Level 4: Exp: 28959/43200

10/10 Bee Keepers

Level 4: Exp: 890/43200

Not much to say here. They are mostly a utility industry that provides support for other industries.

240/240 Vegetable Farmers

Level 6: Exp: 109080/388800

Oh dear, there’s apparently yet another level. Good thing I still like this industry, it’s a reliable soruce of food.

12/12 Blacksmiths

Level 4: Exp: 3718/43200

Makes weapons and stuff.

40/40 Wheat Farmers

Level 5: Exp: 15969/129600

20/20 Bakers

Level 4: Exp: 24285/43200

I’ll lump these together since they make one cohesive industry.

Bread is a three-step process: Wheat -> Flour -> Bread.

1 Wheat Harvester gives you 36 Wheat / 14.78 seconds.

1 Flour Miller requires 80 Wheat / 13.20 Seconds

and gives you 12 Flour / 13.20 Seconds.

And finally

1 Bread Bake requires 1 Flour / 12.47 seconds

and returns 43 Bread / 12.47 seconds.

How efficient is this process? (Note that harvesting in of itself only happens in two seasons.)

To get 43 Bread / 12.47 seconds, we need 1 bread baker, 0.09 Flour Millers, and 0.22 Wheat harvesters.
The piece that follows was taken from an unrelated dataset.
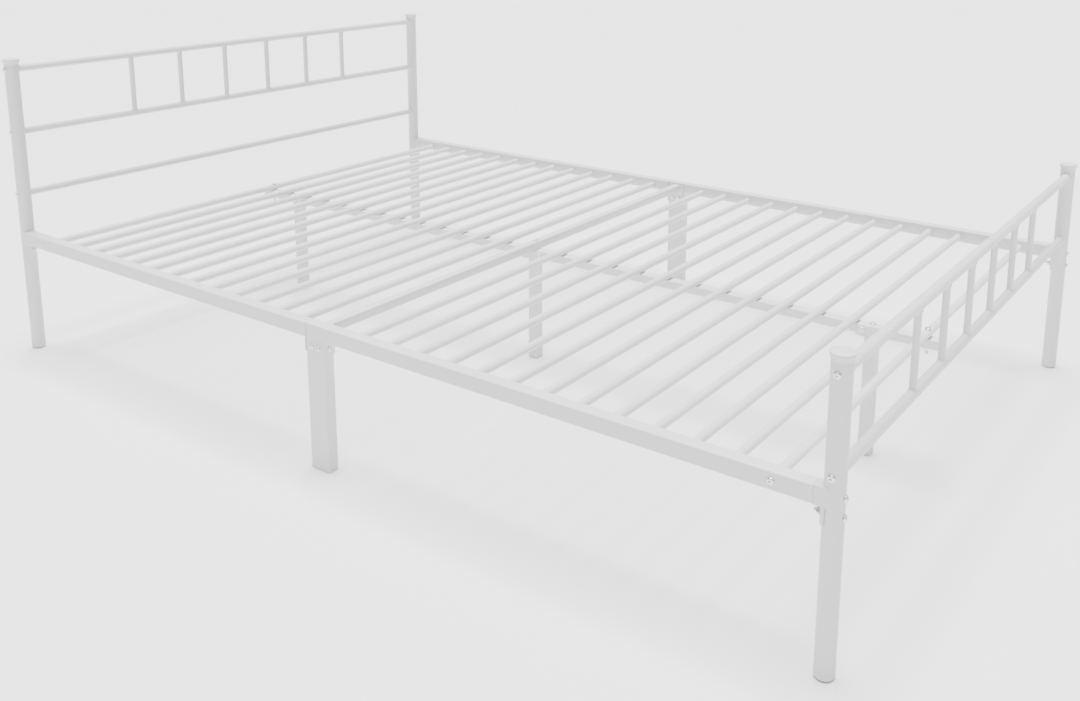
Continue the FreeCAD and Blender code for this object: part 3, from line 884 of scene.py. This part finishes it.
# %% Make the plastic
def moulded_white():
    material, tree, shader, place = new_material("white_plastic")
    duller_white = (0.67, 0.665, 0.655)
    brighter_white = (0.71, 0.705, 0.695)
    drift = noise(tree, place, scale=30, detail=3)
    tint = ramp(tree, drift, [(noise_low, duller_white), (noise_high, brighter_white)])
    tree.links.new(tint, shader.inputs["Base Color"])
    patches = noise(tree, place, scale=220, detail=3)
    tree.links.new(spread(tree, patches, low=0.42, high=0.55), shader.inputs["Roughness"])
    mould_grain = noise(tree, place, scale=2600, detail=2)
    bump(tree, shader, mould_grain, strength=0.25, depth=0.00012)
    shader.inputs["Subsurface Weight"].default_value = 0.06
    shader.inputs["Subsurface Scale"].default_value = 0.002
    return material


# %% [markdown]
# ## Zinc-plated steel
# The bolts and nuts are bright zinc: a metal with a slightly blue cast, patchy where the
# plating crystals differ, with fine tool marks. Cell noise gives the patches in the colour,
# one noise makes the polish uneven, and a finer one gives the marks.

# %% Make the zinc plate
def bright_zinc():
    material, tree, shader, place = new_material("zinc_steel")
    crystal_scale = 900
    crystal_middle = (0.68, 0.70, 0.73)
    crystal_edge = (0.82, 0.83, 0.85)
    cells = tree.nodes.new("ShaderNodeTexVoronoi")
    cells.inputs["Scale"].default_value = crystal_scale
    tree.links.new(place.outputs["Object"], cells.inputs["Vector"])
    distance = cells.outputs["Distance"]
    tint = ramp(tree, distance, [(0.1, crystal_middle), (0.8, crystal_edge)])
    tree.links.new(tint, shader.inputs["Base Color"])
    shader.inputs["Metallic"].default_value = 1.0
    patches = noise(tree, place, scale=1200, detail=3)
    tree.links.new(spread(tree, patches, low=0.32, high=0.48), shader.inputs["Roughness"])
    tool_marks = noise(tree, place, scale=3500, detail=2)
    bump(tree, shader, tool_marks, strength=0.15, depth=0.0001)
    return material


# %% [markdown]
# ## Giving every piece its finish
# The record names a slot for each CAD node, and the new pieces were sorted by slot as they
# were fitted, so one loop dresses them all. Only the material slots of the CAD nodes change.

# %% Assign the finishes
finishes = {
    "white_powder_coat": powder_coat(),
    "white_plastic": moulded_white(),
    "zinc_steel": bright_zinc(),
}


def dress(piece, slot):
    piece.data.materials.clear()
    piece.data.materials.append(finishes[slot])


for entry in frame["record"]["subparts"]:
    dress(frame["nodes"][entry["node"]], entry["material_slot"])
for slot, pieces in pieces_by_slot.items():
    for piece in pieces:
        dress(piece, slot)
    print(slot, "on", len(pieces), "new pieces")

# %% [markdown]
# ## Floor
# The floor is a plain pale sheet. It is matt, so that it takes a soft shadow and shows no
# reflections, and the drift in its tone is too faint to notice.

# %% Lay the floor
floor_size = 40
floor_roughness = 0.9
floor_dark = (0.87, 0.87, 0.87)
floor_light = (0.89, 0.89, 0.89)

select_nothing()
bpy.ops.mesh.primitive_plane_add(size=floor_size, location=(0, 0, 0))
floor = bpy.context.object
floor.name = "floor"
floor_material, floor_tree, floor_shader, floor_place = new_material("pale_floor")
floor_drift = noise(floor_tree, floor_place, scale=1.5, detail=2)
floor_tint = ramp(floor_tree, floor_drift, [(noise_low, floor_dark), (noise_high, floor_light)])
floor_tree.links.new(floor_tint, floor_shader.inputs["Base Color"])
floor_shader.inputs["Roughness"].default_value = floor_roughness
floor.data.materials.append(floor_material)
print("the floor is", floor_size, "metres wide")

# %% [markdown]
# ## Light
# White paint shows its shape only by small steps of grey, so nearly all the light comes from
# straight above, from a sun lamp made as wide and soft as a bright ceiling: tops stay bright
# and the upright faces fall off. A weak low window in front and a faint even fill keep those
# faces and the undersides a soft grey.

# %% Hang the lights
def soft_sky(name, source, strength, softness):
    lamp = bpy.data.lights.new(name, "SUN")
    lamp.energy = strength
    lamp.angle = math.radians(softness)
    holder = bpy.data.objects.new(name, lamp)
    bpy.context.scene.collection.objects.link(holder)
    holder.rotation_euler = (-Vector(source)).to_track_quat("-Z", "Y").to_euler()
    print(name, "is", softness, "degrees wide")


fill_colour = (1.0, 1.0, 1.0, 1)
fill_strength = 0.22

soft_sky("ceiling", source=(-0.06, 0.06, 1.0), strength=11.5, softness=34)
soft_sky("front_window", source=(0.30, -0.93, 0.20), strength=0.9, softness=30)

world = bpy.data.worlds.new("pale_room")
world.use_nodes = True
world.node_tree.nodes["Background"].inputs["Color"].default_value = fill_colour
world.node_tree.nodes["Background"].inputs["Strength"].default_value = fill_strength
bpy.context.scene.world = world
So that’s 1.31 people, which consumes about 13 bread in that time. Even if we double our Wheat harvest rate to compensate for the seasons, our upkeep inches up to maybe 15. Bread is actually the most overpowered food in the game, even if its production flow is the most complicated.

1/5 Apothecaries

Level 3: Exp: 1140/14400

Meh. They cure stuff, you might want them for medicine. You want to ensure that you have the fruit to supply them or else you may run into some problems.
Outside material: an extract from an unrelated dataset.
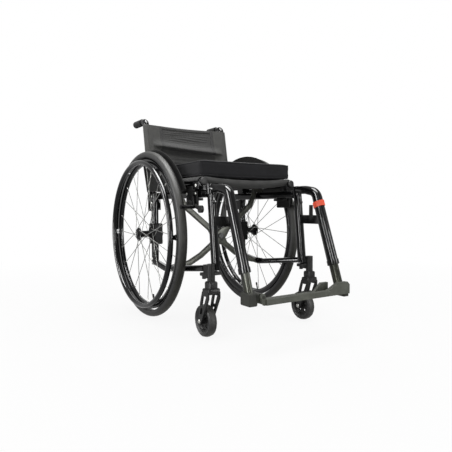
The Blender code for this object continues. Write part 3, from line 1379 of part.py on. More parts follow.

So you have my gut-level analysis versus a more concrete analysis. As you can see, it differs from hard calculation.


Anyway, back to the game. After a lot of idling, we begin Year 7.

At this point, more of my professions are leveling up. Ranchers hit lv7, nothing special happened. Interestingly, once they hit level 7, the experience counter returns to normal (at level 6 it was reading Max Level). Also fortunately, once they start generating research points, the experience to next level caps out at 388800. (which is a lot, true) Remaining to hit lv5 are the Miner, Beekeeper, Apothecary (still at level 3…), and Baker professions.

I mostly leave it open as a background process for the next few years.

Ok, so I’m back. We are almost at the end of Year 9 now. Leveling is pretty much the status quo as I still need to reach lv5 on the Beekeeper and Apothecary. I tried conquering things again for the kicks and it seems to work now! Not sure what to actually do about them though, but hey it’s fun.

Conquest works now! To some extent, at least. I get no plot points for doing so, but hey it’s fun. War is fun. After a few more stealth updates, it turns out that you can end up annexing a territory for a periodic influx of resources every ingame month, or get a one-time lump sum worth 5 months of resources. Except razing (the lump sum option) isn’t permanent, and you can re-raid it immediately. A clear oversight. Oh well.

I finish up leveling things by the end of Year 10. Some interesting developments: my apothecaries can now manufacture poison. Some raidable resources from conquest include Research Points (for the lab/university building) and an unnamed resource that could be some advanced resource to be developed. Who knows.

The chat interface got some much needed updates.

At this point, I think I’ve basically exhausted the gameplay of the entire game (again), for now until updates change that. It’s rather sad (or annoying from an OCD perspective) that you can’t actually get all of the upgrades since you can’t select specialized upgrades past level 5, and the university hasn’t been developed yet. But who knows.